## Work required
Begin at the line containing "The OpenSCAD and" and stop at the line containing "for slot, finish"; copy those lines exactly, ends included, and nothing else.
* Start Material shown *
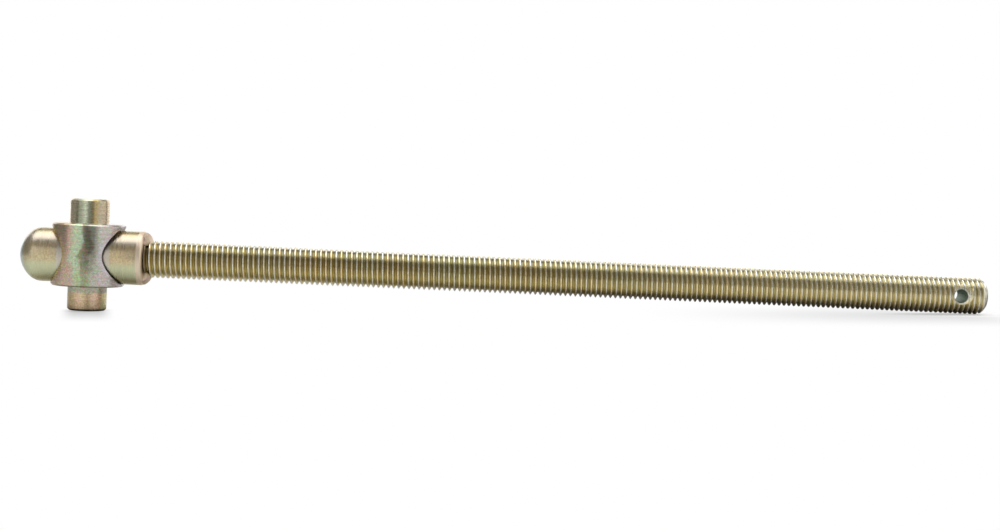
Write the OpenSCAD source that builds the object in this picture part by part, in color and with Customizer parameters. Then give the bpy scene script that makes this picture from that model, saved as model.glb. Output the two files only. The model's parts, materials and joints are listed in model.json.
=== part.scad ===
// Lift screw: a long threaded rod that turns in a trunnion.
// The rod passes through the middle of the trunnion. A collar is tacked to it by two short welds
// on one side and a domed cap is pressed on its end at the other. Both run in recesses of the block.
// X runs along the screw towards its free end, Z along the trunnion pins.
// The origin is the middle of the lower pin's end face.

/* [Trunnion] */
// Diameter of the trunnion block
block_d = 35.2; // [33:0.1:40]
// Height of the trunnion block
block_h = 30.6; // [30:0.1:36]
// Chamfer round the two rims of the block
block_chamfer = 0.8; // [0.3:0.1:1.5]
// Diameter of the two trunnion pins
pin_d = 18.8; // [12:0.1:24]
// Length of each pin beyond the block
pin_len = 12.2; // [6:0.1:30]
// Chamfer at the end of each pin
pin_chamfer = 1; // [0.3:0.1:2]
// Thickness of the web between the two recesses
web_t = 15; // [8:0.1:17]
// Gap all round between a collar and its recess
recess_gap = 1.5; // [0.9:0.05:1.6]

/* [Swivel] */
// Diameter of the collar and of the domed cap
head_d = 26.6; // [24:0.1:26.8]
// Distance from the trunnion axis to the outer face of the collar
collar_reach = 27.9; // [20:0.1:40]
// Distance from the trunnion axis to the tip of the domed cap
cap_reach = 32.5; // [28:0.1:45]
// Height of the dome over the barrel of the cap
dome_h = 8; // [4:0.1:9]
// Radius of the blend between the dome and the barrel
dome_blend = 8; // [1:0.5:10]
// Diameter of the flat at the tip of the dome
tip_flat_d = 5; // [2:0.5:10]
// Diameter of the plain journal that runs through the web
journal_d = 15.4; // [10:0.1:15.5]
// Radial play of the journal in the web
journal_play = 1; // [0.8:0.05:1.2]
// How far the screw lies below the middle of its bore at rest
sag = 0.7; // [0:0.05:0.75]
// End play between the web and each of the two heads
end_play = 0.3; // [0.2:0.05:1]
// How deep the journal's end goes into the cap
journal_hold = 12; // [8:0.5:16]
// Air behind the journal in the cap's blind bore
blind_gap = 1; // [0.5:0.1:3]

/* [Threaded rod] */
// Outside diameter over the thread crests
thread_d = 18.8; // [18:0.05:20]
// Advance of the thread in one turn
thread_pitch = 2.54; // [2:0.01:3.2]
// Depth of the thread
thread_depth = 1.45; // [1:0.05:1.55]
// Distance from the collar's face to the free end of the rod
rod_reach = 424.9; // [250:0.1:450]
// Chamfer at the free end, along the rod
end_chamfer = 3.4; // [1:0.1:4]
// Diameter of the flat at the free end
end_flat_d = 12.8; // [12:0.1:15]
// Diameter of the cross hole
hole_d = 7.1; // [4:0.1:9]
// Distance from the free end to the middle of the cross hole
hole_inset = 14.6; // [9:0.1:30]

/* [Weld] */
// Number of weld beads round the rod
weld_count = 2; // [1:1:3]
// Angle round the rod that each weld bead covers
weld_angle = 85; // [40:5:115]
// Length of a weld bead along the rod
weld_len = 3.2; // [2:0.1:5]
// Height that the weld leaves free at the edge of the collar
weld_margin = 0.3; // [0.2:0.05:1]
// How far the face of the weld swells out
weld_swell = 0.5; // [0:0.05:0.8]

/* [Hidden] */
$fn = 96;

// Steps round one turn of the thread
turn_steps = 16;
// Gap between the weld beads and the thread crests
weld_gap = 0.05;
// How far cutting shapes pass the faces that they cut
over = 1;
// Steps along the dome and along its blend
dome_steps = 10;
blend_steps = 8;

block_mid_z = pin_len + block_h / 2;
screw_z = block_mid_z - sag;
recess_d = head_d + 2 * recess_gap;
web_bore_d = journal_d + 2 * journal_play;
head_face = web_t / 2 + end_play;
rod_end = collar_reach + rod_reach;
crest_r = thread_d / 2;
root_r = crest_r - thread_depth;
thread_start = collar_reach;

// Points on an arc from angle a0 to a1 in n steps, without the points before the one named first
function arc(cx, cy, r, a0, a1, n, first = 0) =
    [for (i = [first:n]) let (a = a0 + (a1 - a0) * i / n) [cx + r * cos(a), cy + r * sin(a)]];

// Places a shape that is drawn round Z along the screw's axis, with its Z towards the free end
module on_screw() {
    translate([0, 0, screw_z]) rotate([0, 90, 0]) children();
}

// A cylinder along Z with both rims chamfered
module chamfered(d, h, c) {
    rotate_extrude()
        polygon([[0, 0], [d / 2 - c, 0], [d / 2, c], [d / 2, h - c], [d / 2 - c, h], [0, h]]);
}

// Right-hand thread surface: along each of turn_steps lines the points step from root to crest
// and back, half a pitch apart, and each line is shifted on by its share of a pitch. The points
// are held between the two end planes, where the surface is cut off square.
function along(j, m) = thread_start - 2 * thread_pitch + thread_pitch * (m / 2 + j / turn_steps);
function held(x) = min(max(x, thread_start), rod_end);
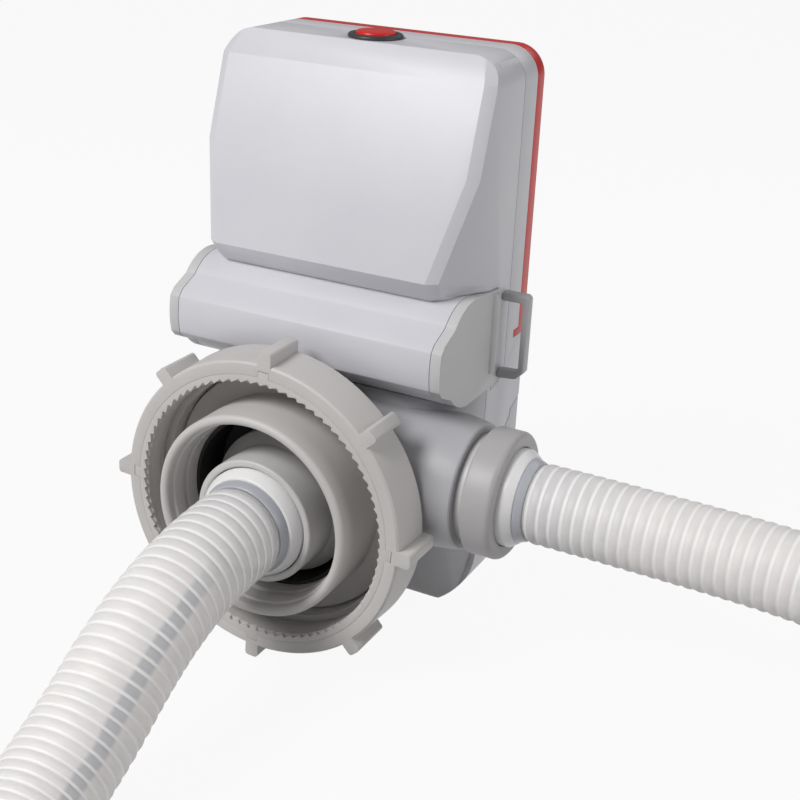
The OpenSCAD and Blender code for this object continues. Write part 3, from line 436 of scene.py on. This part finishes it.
# By record slot: name, linear colour, deeper colour, roughness, stretch of the marks and share of metal
metalFinishes = {
    "plate_metal": ("plateMetal", (0.62, 0.63, 0.65), (0.5, 0.51, 0.53), 0.36, (1, 8, 1)),
    "steel": ("drawnSteel", (0.66, 0.67, 0.69), (0.52, 0.53, 0.55), 0.3, (1, 10, 1)),
    "magnet": ("sinteredMagnet", (0.10, 0.10, 0.11), (0.06, 0.06, 0.07), 0.55, (1, 1, 1), 0.4),
    "armature_metal": ("laminatedArmature", (0.5, 0.32, 0.18), (0.3, 0.2, 0.14), 0.4, (1, 30, 1)),
    "spring_metal": ("platedSpring", (0.78, 0.72, 0.52), (0.62, 0.56, 0.38), 0.25),
}
materials.update({slot: workedMetal(*finish) for slot, finish in metalFinishes.items()})


# Places along the hose count in ribs from the cuff, and places around it are shares of a turn
hoseFinish = {
    # The line at each rib's foot is more opaque than the bands, and its brighter colour is a painted
    # highlight
    "line": (252, 251, 250),
    "lineFrom": 0.45,
    "lineTo": 0.95,
    "lineAlpha": 0.95,
    "band": (244, 240, 238),
    "bandAlpha": 0.82,
    # Below: the grey of the painted shade streak, which the random mottle also uses, then that streak's
    # values. The streak is painted shade seen through the wall, at a fixed place around the hose
    "shadeStreak": (196, 197, 202),
    "shadeStreakAt": 0.40,
    "shadeStreakHalf": 0.026,
    "shadeStreakSoft": 0.25,
    "shadeStreakFrom": 6,
    "shadeStreakFade": 5,
    "shadeStreakShare": 0.9,
    "wander": 0.06,
    "wanderStretch": (0.01, 0.09, 1),
    "mottleStretch": (9, 0.7, 1),
    "mottleShare": 0.25,
    # Painted shade: the bands are greyed over the first ribs from the cuff, for the dark nut seen through
    # the wall
    "nearCuffShadeTo": 10,
    "nearCuffShadeShare": 0.34,
    "smoothest": 0.42,
    "roughest": 0.56,
    "grain": 0.06,
    "grainDepth": 0.0001,
    "milkiness": 0.5,
    "milkDepth": 0.008,
}


# Milky hose wall: a line at each rib's foot that is more opaque and brighter as a painted highlight,
# see-through bands between that are greyed near the cuff as painted shade, and one long grey streak of
# painted shade
def milkyHose(name, v):
    m = Recipe(bpy.data.materials.new(name))
    bandColour, shadeAndMottleGrey = linear(v["band"]), linear(v["shadeStreak"])
    along = m.add("ShaderNodeUVMap", {"uv_map": "alongHose"})
    around = m.add("ShaderNodeSeparateXYZ", None, along, out=0)
    rib = m.add("ShaderNodeSeparateXYZ", None, along, out=1)
    # The line at each rib's foot: more opaque, and brighter as a painted highlight
    line = m.add("ShaderNodeMath", {"operation": "COSINE"}, rib * (2 * math.pi))
    line = m.spread(line, v["lineFrom"], v["lineTo"])
    # Painted shade streak: grey at one fixed place around the hose, fading in a few ribs from the cuff
    wander = m.noise(m.stretch(along, v["wanderStretch"]), 1, detail=2) * v["wander"]
    offset = around + wander - v["shadeStreakAt"] - v["wander"] / 2
    offset = m.add("ShaderNodeMath", {"operation": "ABSOLUTE"}, offset)
    full, none = v["shadeStreakHalf"] * (1 - v["shadeStreakSoft"]), v["shadeStreakHalf"] * (1 + v["shadeStreakSoft"])
    shadeStreak = m.spread(offset, full, none, 1, 0)
    shadeStreak = shadeStreak * m.spread(rib, v["shadeStreakFrom"], v["shadeStreakFrom"] + v["shadeStreakFade"])
    mottle = m.noise(m.stretch(along, v["mottleStretch"]), 1, detail=3, roughness=0.6)
    mottle = m.spread(mottle, 0.35, 0.75)
    # Painted shade: the bands grow greyer towards the cuff
    nearCuffShade = m.spread(rib, 1, v["nearCuffShadeTo"], v["nearCuffShadeShare"], 0)
    band = m.mixColours(mottle * v["mottleShare"] + nearCuffShade, bandColour, shadeAndMottleGrey)
    band = m.mixColours(shadeStreak * v["shadeStreakShare"], band, shadeAndMottleGrey)
    tint = m.mixColours(line, band, linear(v["line"]))
    cloud = m.noise(m.place(), 60, detail=4, roughness=0.6)
    rough = m.spread(cloud, 0, 1, v["smoothest"], v["roughest"])
    alpha = line * (v["lineAlpha"] - v["bandAlpha"]) + v["bandAlpha"]
    normal = m.bump(m.noise(m.place(), 900, detail=2), v["grain"], v["grainDepth"])
    return m.finish(Base_Color=tint, Roughness=rough, Normal=normal, Alpha=alpha,
                    Subsurface_Weight=v["milkiness"], Subsurface_Scale=v["milkDepth"],
                    Subsurface_Radius=(1, 1, 1))


materials["hose_plastic"] = milkyHose("milkyHose", hoseFinish)
for hose in (suctionHose, deliveryHose):
    hose.data.materials.append(materials["hose_plastic"])
print("materials made:", len(materials) + len(set(ownFinish.values())))


def deselectAll():
    for o in bpy.context.selected_objects:
        o.select_set(False)


def makeActive(piece):
    deselectAll()
    piece.select_set(True)
    bpy.context.view_layer.objects.active = piece


# The front shell's foot leans back onto the barrel, where the CAD's is nearly upright
shellFoot = {
    "top": 0.0907,
    "lean": 0.47,
    "fullTo": 0.0465,
    "noneFrom": 0.056,
    "barrelY": 0.057,
    "barrelZ": 0.0614,
    "barrelR": 0.0218,
}


def leanFoot(mesh, v):
    for vert in mesh.vertices:
        x, y, z = vert.co
        drop = v["top"] - z
        share = min(1.0, (v["noneFrom"] - y) / (v["noneFrom"] - v["fullTo"]))
        if drop <= 0 or share <= 0:
            continue
        y += drop * v["lean"] * share
        reach = v["barrelR"] ** 2 - (y - v["barrelY"]) ** 2
        if reach > 0:
            z = max(z, v["barrelZ"] + math.sqrt(reach))
        vert.co = (x, y, z)


# The clear end bands narrow from the cuff's mouth to the hose
sleeveTaper = {
    "suction_sleeve": {"along": 1, "sign": -1, "centre": (0, 0, -0.003), "end": 0.0187},
    "delivery_sleeve": {"along": 0, "sign": 1, "centre": (0, 0.048, 0.01), "end": 0.0157},
}


def taperSleeve(mesh, v):
    axis, sign = v["along"], v["sign"]
    marks = [vert.co[axis] * sign for vert in mesh.vertices]
    near, far = min(marks), max(marks)
    for vert in mesh.vertices:
        out = vert.co - Vector(v["centre"])
        out[axis] = 0
        wide = out.length
        t = (vert.co[axis] * sign - near) / (far - near)
        if wide > v["end"]:
            vert.co -= out * ((wide - v["end"]) / wide * t)


# These keep the CAD's triangles, because their large flat faces fill wrongly as single polygons
keptTriangles = ("collar_nut", "red_panel", "snap_ring")

# Width of each moulded piece's rounded edges
edgeWidths = {
    "pump_head": 0.0006, "front_shell": 0.0012, "rear_shell": 0.0006, "rear_plate": 0.0006,
    "red_panel": 0.0006, "battery_barrel": 0.0007, "end_cap_left": 0.0011, "end_cap_right": 0.0011,
    "strap_loop": 0.0009, "centre_tube": 0.0004, "collar_nut": 0.0006, "snap_ring": 0.00018,
    "suction_port": 0.0004, "suction_cuff": 0.0004, "suction_sleeve": 0.0004, "outlet_spigot": 0.0003,
    "union_collar": 0.0004, "delivery_cuff": 0.0003, "delivery_sleeve": 0.0004, "power_button": 0.0004,
    "button_bezel": 0.0003,
}
edgeValues = {
    "weldWithin": 2e-6,
    "flatWithin": 0.6,
    "sharpFrom": 32,
    "segments": 3,
}


# A copy of a CAD solid with its edges rounded, which stands in for it
def softened(node, width, v):
    mesh = nodes[node].data.copy()
    mesh.materials.clear()
    shape = bmesh.new()
    shape.from_mesh(mesh)
    bmesh.ops.remove_doubles(shape, verts=shape.verts[:], dist=v["weldWithin"])
    if node not in keptTriangles:
        flat = math.radians(v["flatWithin"])
        bmesh.ops.dissolve_limit(shape, angle_limit=flat, verts=shape.verts[:], edges=shape.edges[:])
    shape.to_mesh(mesh)
    shape.free()
    if node == "front_shell":
        leanFoot(mesh, shellFoot)
    if node in sleeveTaper:
        taperSleeve(mesh, sleeveTaper[node])
    piece = bpy.data.objects.new(node + "_moulded", mesh)
    bpy.context.scene.collection.objects.link(piece)
    makeActive(piece)
    bevel = piece.modifiers.new("edge", "BEVEL")
    bevel.width = width
    bevel.segments = v["segments"]
    bevel.limit_method = "ANGLE"
    bevel.angle_limit = math.radians(v["sharpFrom"])
    bpy.ops.object.modifier_apply(modifier=bevel.name)
    bpy.ops.object.shade_smooth_by_angle(angle=math.radians(v["sharpFrom"]))
    piece.data.materials.append(ownFinish.get(node) or materials[slotOfNode[node]])
    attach(piece, bodyOfNode[node])
    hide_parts(node)


for node, width in edgeWidths.items():
    softened(node, width, edgeValues)
print("moulded pieces rounded:", len(edgeWidths))


# Curved strips that close the front shell's two top corners
cornerValues = {
    "centreX": 0.0485,
    "centreZ": 0.16,
    "radius": 0.01195,
    "thickness": 0.0023,
    "front": 0.0735,
    "back": 0.0937,
    "from": 18,
    "to": 72,
    "sides": 144,
    "sharpFrom": 30,
}


def closeCorner(name, side, v):
    deselectAll()
    bpy.ops.mesh.primitive_cylinder_add(
        vertices=v["sides"], radius=v["radius"], depth=v["back"] - v["front"], end_fill_type="NOTHING",
        location=(side * v["centreX"], (v["front"] + v["back"]) / 2, v["centreZ"]),
        rotation=(math.pi / 2, 0, 0))
    piece = bpy.context.object
    piece.name = name
    bpy.ops.object.transform_apply(location=True, rotation=True, scale=True)
    bpy.ops.object.mode_set(mode="EDIT")
    for degrees, sign in ((v["from"], 1), (v["to"], -1)):
        turn = math.radians(degrees)
        bpy.ops.mesh.select_all(action="SELECT")
        bpy.ops.mesh.bisect(
            plane_co=(side * v["centreX"], 0, v["centreZ"]),
            plane_no=(-sign * side * math.sin(turn), 0, sign * math.cos(turn)), clear_inner=True)
    bpy.ops.object.mode_set(mode="OBJECT")
    wall = piece.modifiers.new("wall", "SOLIDIFY")
    wall.thickness = v["thickness"]
    wall.offset = -1
    bpy.ops.object.modifier_apply(modifier=wall.name)
    bpy.ops.object.shade_smooth_by_angle(angle=math.radians(v["sharpFrom"]))
    flipIfInward(piece)
    piece.data.materials.append(materials["shell_plastic"])
    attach(piece, "case")


closeCorner("corner_strip_right", 1, cornerValues)
closeCorner("corner_strip_left", -1, cornerValues)
print("corners closed")

# Other CAD nodes keep their own mesh and take a finished material
for name, node in nodes.items():
    if not node.hide_render:
        node.data.materials.clear()
        node.data.materials.append(materials[slotOfNode[name]])
        makeActive(node)
        bpy.ops.object.shade_smooth_by_angle(angle=math.radians(30))
deselectAll()
print("other nodes finished")


# Floor, world and lights
stageValues = {
    "floorSize": 12,
    "floorZ": -0.0681,
    "floorColour": (0.46, 0.46, 0.46),
    "floorRoughness": 0.6,
    "floorGlow": 0.93,
    "worldStrength": 0.24,
}
lightValues = {
    "keyBox": {"place": (-0.5, -1.0, 1.12), "width": 0.65, "height": 0.55, "power": 19.5},
    "fillBox": {"place": (1.3, 0.25, 0.55), "width": 0.8, "height": 0.8, "power": 4.6},
    "rimBox": {"place": (0.4, 1.2, 1.0), "width": 0.8, "height": 0.5, "power": 1.5},
}


# A pale floor that looks nearly white, and lights the part no more than a mid grey would
def makeFloor(v):
    deselectAll()
    bpy.ops.mesh.primitive_plane_add(size=v["floorSize"], location=(0, 0, v["floorZ"]))
    floor = bpy.context.object
    floor.name = "floor"
    m = Recipe(bpy.data.materials.new("paleFloor"))
    floor.data.materials.append(m.finish(Base_Color=v["floorColour"], Roughness=v["floorRoughness"]))
    seen = m.add("ShaderNodeLightPath", out="Is Camera Ray")
    for ray in ("Is Glossy Ray", "Is Transmission Ray"):
        seen = m.add("ShaderNodeMath", {"operation": "MAXIMUM"}, seen, m.add("ShaderNodeLightPath", out=ray))
    glow = m.add("ShaderNodeEmission", None, Strength=1.0)
    lit = Wire(m, m.shader.outputs[0])
    blend = m.add("ShaderNodeMixShader", None, seen * v["floorGlow"], lit, glow)
    m.plug(m.tree.nodes["Material Output"].inputs[0], blend)


# The world is white to the camera and dimmer as a light
def makeWorld(v):
    world = bpy.data.worlds.new("studio")
    bpy.context.scene.world = world
    m = Recipe(world)
    ground = m.tree.nodes["Background"]
    seen = m.add("ShaderNodeLightPath", out="Is Camera Ray")
    m.plug(ground.inputs["Color"], (1, 1, 1))
    m.plug(ground.inputs["Strength"], m.spread(seen, 0, 1, v["worldStrength"], 1.0))


# A soft box that points at the origin, the middle of the nut's front
def softBox(name, v):
    data = bpy.data.lights.new(name, "AREA")
    data.shape = "RECTANGLE"
    data.size = v["width"]
    data.size_y = v["height"]
    data.energy = v["power"]
    lamp = bpy.data.objects.new(name, data)
    lamp.location = v["place"]
    lamp.rotation_mode = "QUATERNION"
    lamp.rotation_quaternion = (-Vector(v["place"])).to_track_quat("-Z", "Y")
    bpy.context.scene.collection.objects.link(lamp)


makeFloor(stageValues)
makeWorld(stageValues)
for name, values in lightValues.items():
    softBox(name, values)
bpy.context.scene.view_settings.view_transform = "Standard"
print("stage lit")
* End Material shown *
## Exercise solution
The OpenSCAD and Blender code for this object continues. Write part 3, from line 436 of scene.py on. This part finishes it.
# By record slot: name, linear colour, deeper colour, roughness, stretch of the marks and share of metal
metalFinishes = {
    "plate_metal": ("plateMetal", (0.62, 0.63, 0.65), (0.5, 0.51, 0.53), 0.36, (1, 8, 1)),
    "steel": ("drawnSteel", (0.66, 0.67, 0.69), (0.52, 0.53, 0.55), 0.3, (1, 10, 1)),
    "magnet": ("sinteredMagnet", (0.10, 0.10, 0.11), (0.06, 0.06, 0.07), 0.55, (1, 1, 1), 0.4),
    "armature_metal": ("laminatedArmature", (0.5, 0.32, 0.18), (0.3, 0.2, 0.14), 0.4, (1, 30, 1)),
    "spring_metal": ("platedSpring", (0.78, 0.72, 0.52), (0.62, 0.56, 0.38), 0.25),
}
materials.update({slot: workedMetal(*finish) for slot, finish in metalFinishes.items()})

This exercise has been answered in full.